He is almost completely blind, extremely hearing-impaired and unable to walk without assistance. He is 94 years old. Eight months ago, his wife of 70 years died. After the funeral he announced his intention to move across the country to be closer to immediate family. When asked if the move would be permanent, he replied, "I'm 94 years old. I don't make long-range plans." Four months later, my father-in-law did, indeed, move from New Jersey to California.
In the best of all possible worlds, each of us would grow old in our own home and ultimately slip gently away lying in our own bed. The best of all possible worlds, we realize, reflects not reality but a shared vision of what life might someday become. For John, my father-in-law, remaining in his own home would mean isolation interrupted by three visits a day from a well-intentioned and well-paid caregiver to serve him meals he would likely eat in solitude. He has outlived almost all of his friends. He is the last of his siblings. His children and grandchildren are scattered across the country. Remaining in his New Jersey home was not a viable option.
Our next best of all possible worlds would be, we initially reasoned, for John to live with us. A quick appraisal of our floor plan indicated several flaws in the burgeoning next best of all possible plans. Since stairs are insurmountable barriers for John, he would be confined to the first floor of our home where there is no bathroom. Even if we did extensive and impractical remodeling, John would spend his Mondays through Fridays alone while we worked long days at demanding jobs. The isolation of these days would be interrupted by one if not two visits from a well-intentioned and well-paid caregiver to serve him meals he would likely eat in solitude.
We reluctantly abandoned our vision of John growing older in if not his own home, then at least surely in our home. There appeared to be no best of all possible worlds for a man practical and courageous and trusting enough to move across the country. And so it was that we began our search for an assisted living facility near our home.
There's nothing quite like "placing" an elderly family member in a "facility" to conjure up feelings of guilt and shame and anger and, yes, failure. None of those feelings was communicated to us in any way by my father-in-law. His original intention was to move into "some sort of facility." He is blessed with the financial resources necessary for such a choice. Our negative reactions were born of the stigma attached to "placing" and "facility." We forgot that what society fears it stigmatizes. And doubtless we as a society fear the incapacitations associated with growing old.
John now lives in a senior residence two miles from our home in a conservative Los Angeles suburb. Two flamboyantly attired middle-aged men, who might under different circumstances be themselves stigmatized, manage the "facility," which is licensed and tightly regulated by state and federal agencies. In addition to their flair for personal fashion, the managers have an equal flair for decorating and for throwing good old-fashioned parties. They find occasion to celebrate just about anything from birthdays to new arrival days to Fridays to calendared holidays to "Irv plays the harmonica so let's hear him" days. My father-in-law eats his meals in the communal dining room at a table with three friends. He goes to exercise class where other friends save his special hand weights for him. He attends movie matinee Wednesday even though he can't see the screen or hear most of the dialogue.

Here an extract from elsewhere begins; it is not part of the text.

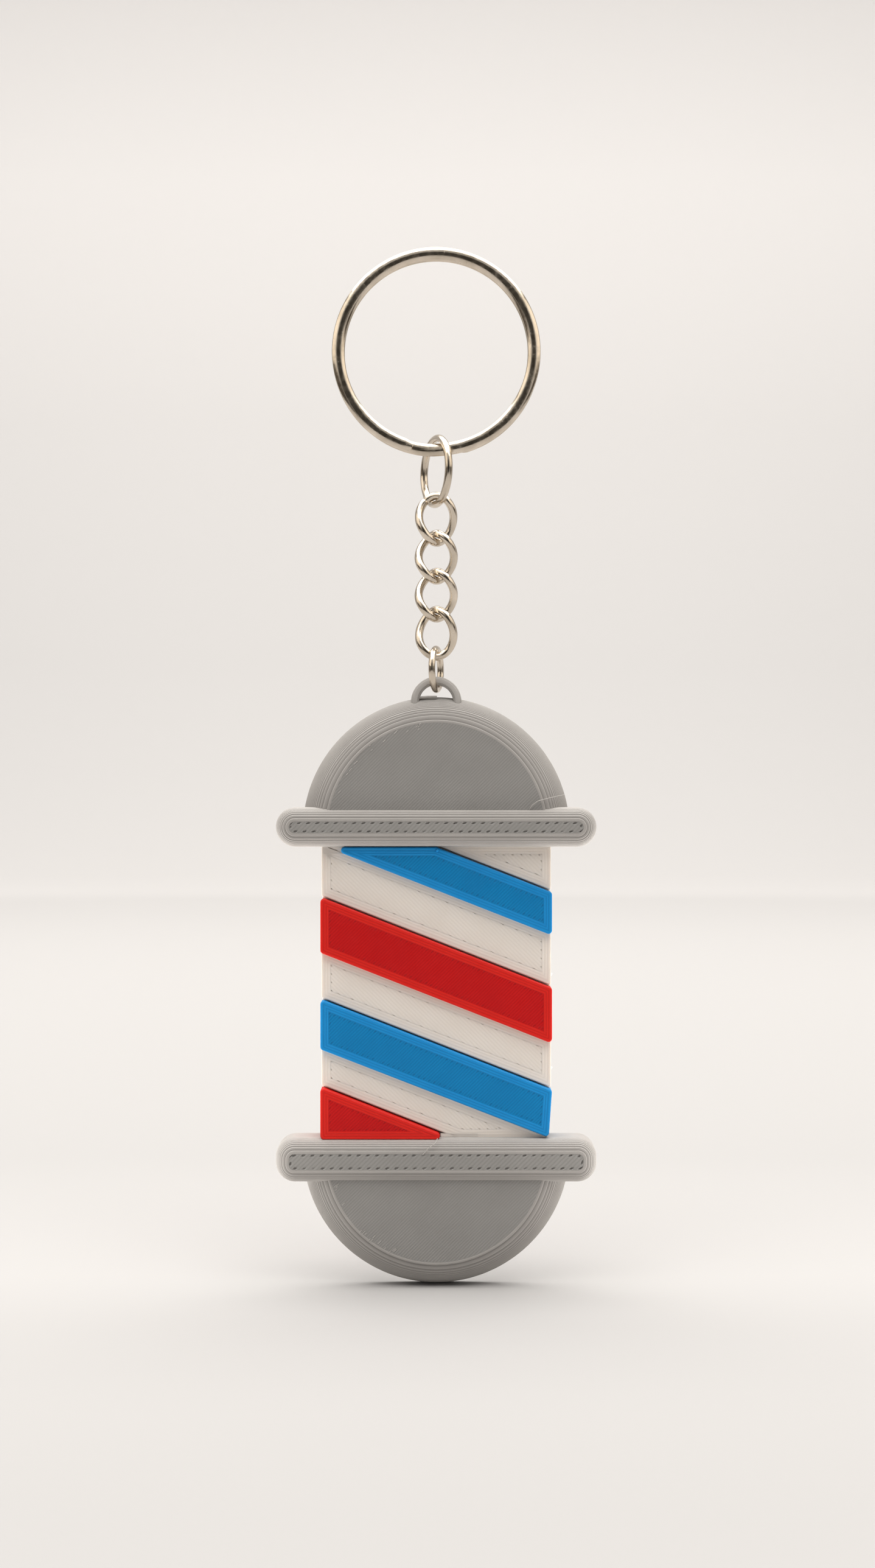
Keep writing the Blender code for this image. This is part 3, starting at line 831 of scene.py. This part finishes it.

I've spent a lot of time in this "facility" over the past several months, and I've observed several constants. The first constant is that John and his cohorts take care of each other in very subtle ways. An example of this quiet caring takes place every meal at the table he shares with three friends. One friend, like John, sits in his wheel chair at the table. Another friend uses a walker and would have great difficulty arranging himself at the table if the fourth friend did not see his approach and use his foot to -- without being noticed -- position the chair for easy table access. It is possible that few people notice this constant act of caring. Perhaps not even the man receiving the assistance notices. Nevertheless, the chair is always in the right position. I've also noticed the constant power of community and, overwhelmingly, the constant turning toward life at a time when compelling evidence might dictate a different turning.
Things seemed to be going so well for John in his new home that we were understandably devastated when he began to complain. His new friend at exercise class forgot to save him his weights. The kitchen staff served his coffee at the end of lunch instead of the beginning. The musicians hired for the party didn't play any songs he knew. Careening mentally from complaint to catastrophe, we asked John if he wanted to move to another "facility."
Stunned by our question, my father-in-law replied, "Why would I want that? I like it here!"
And then we got it. John is living his life and life lived well is full of challenges and complaints and quiet caring for others. Yes, he is declining. So am I. So are you. But in his full throttle claiming all of life's vagaries, my father-in-law has forged dignity into his decline and that might truly be the best of all possible worlds.